WHAT THIS TASK INVOLVES — Return each line that holds the word "only".

DATA SUPPLIED —

(begin)

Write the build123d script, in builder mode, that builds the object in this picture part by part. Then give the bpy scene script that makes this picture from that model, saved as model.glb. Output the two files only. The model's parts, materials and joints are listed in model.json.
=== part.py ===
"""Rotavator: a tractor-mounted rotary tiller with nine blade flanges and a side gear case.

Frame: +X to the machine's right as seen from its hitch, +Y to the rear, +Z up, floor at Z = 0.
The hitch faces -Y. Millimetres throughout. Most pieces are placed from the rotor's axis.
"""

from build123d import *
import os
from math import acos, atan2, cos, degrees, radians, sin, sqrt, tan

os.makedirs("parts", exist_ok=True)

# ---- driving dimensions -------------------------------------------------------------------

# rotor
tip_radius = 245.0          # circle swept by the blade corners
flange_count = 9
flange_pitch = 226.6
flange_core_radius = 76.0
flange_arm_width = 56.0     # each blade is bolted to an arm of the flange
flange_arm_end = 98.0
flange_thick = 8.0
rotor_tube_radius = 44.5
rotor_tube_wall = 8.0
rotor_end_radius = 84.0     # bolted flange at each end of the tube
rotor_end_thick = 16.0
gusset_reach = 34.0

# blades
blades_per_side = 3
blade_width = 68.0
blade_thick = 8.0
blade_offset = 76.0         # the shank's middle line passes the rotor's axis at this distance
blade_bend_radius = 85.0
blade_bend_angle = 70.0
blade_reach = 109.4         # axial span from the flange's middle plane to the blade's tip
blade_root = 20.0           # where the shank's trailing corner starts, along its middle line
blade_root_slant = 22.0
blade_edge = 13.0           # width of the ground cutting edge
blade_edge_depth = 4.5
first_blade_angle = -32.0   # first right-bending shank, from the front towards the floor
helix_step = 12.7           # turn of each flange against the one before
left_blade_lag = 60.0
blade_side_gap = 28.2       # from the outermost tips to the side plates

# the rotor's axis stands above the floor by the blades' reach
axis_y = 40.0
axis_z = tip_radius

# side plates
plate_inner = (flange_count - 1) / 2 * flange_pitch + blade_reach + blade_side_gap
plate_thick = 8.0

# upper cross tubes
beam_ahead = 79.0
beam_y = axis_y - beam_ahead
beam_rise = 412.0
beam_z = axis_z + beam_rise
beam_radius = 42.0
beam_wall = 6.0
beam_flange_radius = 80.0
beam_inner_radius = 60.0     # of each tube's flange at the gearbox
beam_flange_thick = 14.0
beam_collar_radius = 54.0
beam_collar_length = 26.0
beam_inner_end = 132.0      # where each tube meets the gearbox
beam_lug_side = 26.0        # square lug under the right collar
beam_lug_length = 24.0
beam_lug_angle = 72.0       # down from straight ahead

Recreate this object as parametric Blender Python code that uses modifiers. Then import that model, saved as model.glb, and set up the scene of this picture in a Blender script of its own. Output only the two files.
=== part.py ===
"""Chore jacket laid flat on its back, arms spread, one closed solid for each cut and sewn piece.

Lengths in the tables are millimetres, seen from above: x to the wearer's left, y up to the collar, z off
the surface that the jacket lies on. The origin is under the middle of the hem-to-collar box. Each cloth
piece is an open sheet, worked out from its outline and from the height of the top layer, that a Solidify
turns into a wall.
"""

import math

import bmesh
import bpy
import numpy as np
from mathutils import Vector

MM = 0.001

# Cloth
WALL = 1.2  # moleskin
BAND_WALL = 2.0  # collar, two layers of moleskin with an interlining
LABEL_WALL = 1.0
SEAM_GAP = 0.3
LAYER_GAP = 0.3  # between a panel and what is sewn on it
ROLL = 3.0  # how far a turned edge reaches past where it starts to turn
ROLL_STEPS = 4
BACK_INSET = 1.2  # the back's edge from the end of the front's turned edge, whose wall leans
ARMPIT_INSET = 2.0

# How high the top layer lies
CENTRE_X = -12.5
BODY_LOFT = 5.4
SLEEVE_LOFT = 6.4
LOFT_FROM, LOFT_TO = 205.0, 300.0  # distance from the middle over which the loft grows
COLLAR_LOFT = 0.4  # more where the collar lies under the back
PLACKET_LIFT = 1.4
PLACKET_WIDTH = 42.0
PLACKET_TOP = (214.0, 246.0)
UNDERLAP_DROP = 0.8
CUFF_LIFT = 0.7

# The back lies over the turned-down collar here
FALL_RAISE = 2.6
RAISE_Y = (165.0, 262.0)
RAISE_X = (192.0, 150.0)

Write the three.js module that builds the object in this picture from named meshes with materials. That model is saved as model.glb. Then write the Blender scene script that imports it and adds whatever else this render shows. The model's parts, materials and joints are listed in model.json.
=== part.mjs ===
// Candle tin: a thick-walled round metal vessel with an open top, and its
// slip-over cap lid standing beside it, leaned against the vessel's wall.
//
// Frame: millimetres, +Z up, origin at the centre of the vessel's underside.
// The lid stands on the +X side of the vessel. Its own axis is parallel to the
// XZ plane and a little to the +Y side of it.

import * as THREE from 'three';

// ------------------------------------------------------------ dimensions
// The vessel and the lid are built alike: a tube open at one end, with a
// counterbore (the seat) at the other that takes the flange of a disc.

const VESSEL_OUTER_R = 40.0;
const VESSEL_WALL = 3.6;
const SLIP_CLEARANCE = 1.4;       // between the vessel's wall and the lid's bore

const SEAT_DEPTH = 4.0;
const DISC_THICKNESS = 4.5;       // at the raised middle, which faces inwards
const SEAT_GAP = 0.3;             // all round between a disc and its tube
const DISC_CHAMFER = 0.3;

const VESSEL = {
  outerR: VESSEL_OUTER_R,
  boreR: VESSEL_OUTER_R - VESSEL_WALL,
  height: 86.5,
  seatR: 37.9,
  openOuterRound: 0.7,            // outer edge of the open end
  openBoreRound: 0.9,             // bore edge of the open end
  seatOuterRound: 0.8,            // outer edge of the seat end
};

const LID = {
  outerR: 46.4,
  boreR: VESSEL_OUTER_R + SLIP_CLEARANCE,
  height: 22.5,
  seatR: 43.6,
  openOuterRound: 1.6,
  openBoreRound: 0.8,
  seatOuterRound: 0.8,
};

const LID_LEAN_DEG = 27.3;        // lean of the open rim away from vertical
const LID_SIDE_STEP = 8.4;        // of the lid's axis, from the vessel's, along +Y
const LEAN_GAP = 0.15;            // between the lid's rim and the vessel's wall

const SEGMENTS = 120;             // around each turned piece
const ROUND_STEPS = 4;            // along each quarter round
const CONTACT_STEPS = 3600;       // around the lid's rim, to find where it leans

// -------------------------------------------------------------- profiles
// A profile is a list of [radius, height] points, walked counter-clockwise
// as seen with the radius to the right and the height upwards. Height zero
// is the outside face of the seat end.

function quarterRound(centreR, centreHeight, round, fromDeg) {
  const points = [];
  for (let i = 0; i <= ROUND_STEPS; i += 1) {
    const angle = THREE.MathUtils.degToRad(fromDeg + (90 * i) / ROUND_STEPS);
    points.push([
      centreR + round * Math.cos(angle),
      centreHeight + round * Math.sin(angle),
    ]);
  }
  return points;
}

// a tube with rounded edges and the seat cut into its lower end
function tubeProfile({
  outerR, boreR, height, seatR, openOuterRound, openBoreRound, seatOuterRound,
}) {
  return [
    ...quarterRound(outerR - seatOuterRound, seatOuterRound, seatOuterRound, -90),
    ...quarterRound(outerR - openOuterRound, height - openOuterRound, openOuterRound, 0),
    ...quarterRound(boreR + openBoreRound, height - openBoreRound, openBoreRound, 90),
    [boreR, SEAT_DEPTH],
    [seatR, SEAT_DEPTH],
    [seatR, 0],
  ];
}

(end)

ANSWER TO THIS TASK —
Write the build123d script, in builder mode, that builds the object in this picture part by part. Then give the bpy scene script that makes this picture from that model, saved as model.glb. Output the two files only. The model's parts, materials and joints are listed in model.json.
Recreate this object as parametric Blender Python code that uses modifiers. Then import that model, saved as model.glb, and set up the scene of this picture in a Blender script of its own. Output only the two files.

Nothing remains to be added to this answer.